Consultants and investor groups have welcomed plans by US regulators to force greater fee transparency on private equity managers, saying they will help pensions and other fund managers to track performance and to demand fair treatment on costs.
The Securities and Exchange Commission last week proposed that private equity funds should provide standardised quarterly data on fees, expenses and performance, in a move that would transform disclosure standards and curtail managers’ ability to present potentially misleading information to investors.
The shift would bring private equity in to line with public markets as mainstream funds turn to private equity to pad out returns when public stock markets are volatile and bond yields are still close to historic lows.
“The SEC is trying to play catch-up. They want more information as private equity gets more pervasive as an investment option,” said David Larsen, an expert in private fund accounting at Kroll, the business intelligence provider.
In a highly critical report published in late January, the SEC pointed to numerous instances of private equity companies providing inaccurate or misleading information about their performance and overcharging fees to investors when, for example, a portfolio company had been sold.
Private equity managers generally charge “two and 20” — a two per cent annual management fee and a 20 per cent performance fee if a return hurdle is met. This can add up to about 6 per cent a year over the life of a fund. Some tracker funds that have offered similar returns charge just 0.06 per cent. Investors additionally pay a wide range of fees and expenses for services charged to companies owned by private equity companies, eating in to final returns.
The SEC wants details of all the fees and expenses paid by investors to private equity managers to be disclosed, including hidden expenses such as consulting, legal and monitoring charged to portfolio companies and ultimately funded by investors.
“These are a very investor friendly set of proposals. They will provide more leverage to investors,” said Igor Rozenblit, founder of the Iron Road Partners consultancy and a former senior SEC regulator.
US private equity managers controlled assets of $4.7tn spread across 15,584 funds at the end of 2020, a sector that has doubled in size in less than five years as more investors have been drawn to the potential for high returns.
The Institutional Limited Partners Association, a trade body representing large investors in private equity funds said the SEC’s proposals would help to address the conflicts of interest that were becoming increasingly prevalent across the private equity industry, such as offering preferential terms to favoured clients.
“These proposed rules will ensure that investors can validate that the fees and expenses that they are charged match what was contractually agreed and deter practices that feed any misalignment of interests,” said Chris Hayes, ILPA’s senior policy counsel.

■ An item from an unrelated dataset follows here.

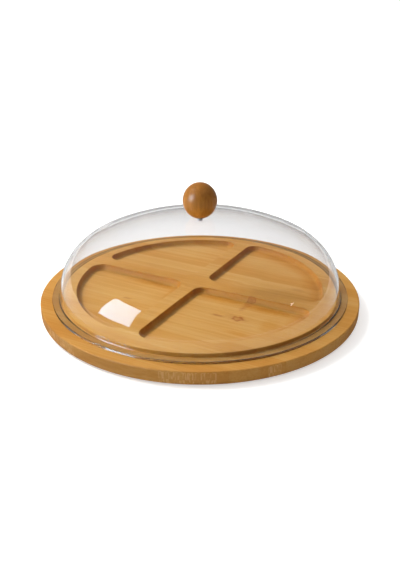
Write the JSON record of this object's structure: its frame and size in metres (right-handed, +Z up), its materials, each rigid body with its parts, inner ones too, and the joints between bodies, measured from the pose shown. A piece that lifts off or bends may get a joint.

The regulator wants all private equity managers to use common performance measures, including gross and net internal rates of return and net multiples of invested capital, to make it easier for funds to compare them.
Both of these metrics have drawbacks and they are not directly comparable to performance data reported by conventional mutual funds. To address that, the SEC also wants private equity managers to reflect cash inflows and withdrawals from their funds, which would allow investors to calculate other helpful performance metrics.
The SEC wants to stop private equity managers from presenting returns that have been artificially boosted by a technique known as subscription-line financing.
Other proposals include rules aimed at standardising some of the industry’s more complex transactions, such as co-investments made by large institutions. It also intends to ask for a “fairness” opinion when senior partners arrange the sale of companies from one fund to another.
Jeffrey Hooke, a finance lecturer at Johns Hopkins Carey Business School, said: “There will be a lot of surprise among institutional investors when they are provided with honest returns data which are unaffected by manipulation and exaggeration.”
The timing of when any new rules will be introduced is unclear as the proposals will now undergo a consultation period. Some observers believe that Gary Gensler, head of the SEC, will push for completion before US midterm elections in November. Stiff resistance to any changes is anticipated from the private equity industry’s powerful lobby in Washington.
The American Investment Council, the lobbying body that represents the private equity industry, said its members were already “working closely” with investors.
“We are concerned that these new regulations are unnecessary and will not strengthen returns for pension investors or help [PE owned] companies innovate and compete,” said Drew Maloney, the AIC’s chief executive.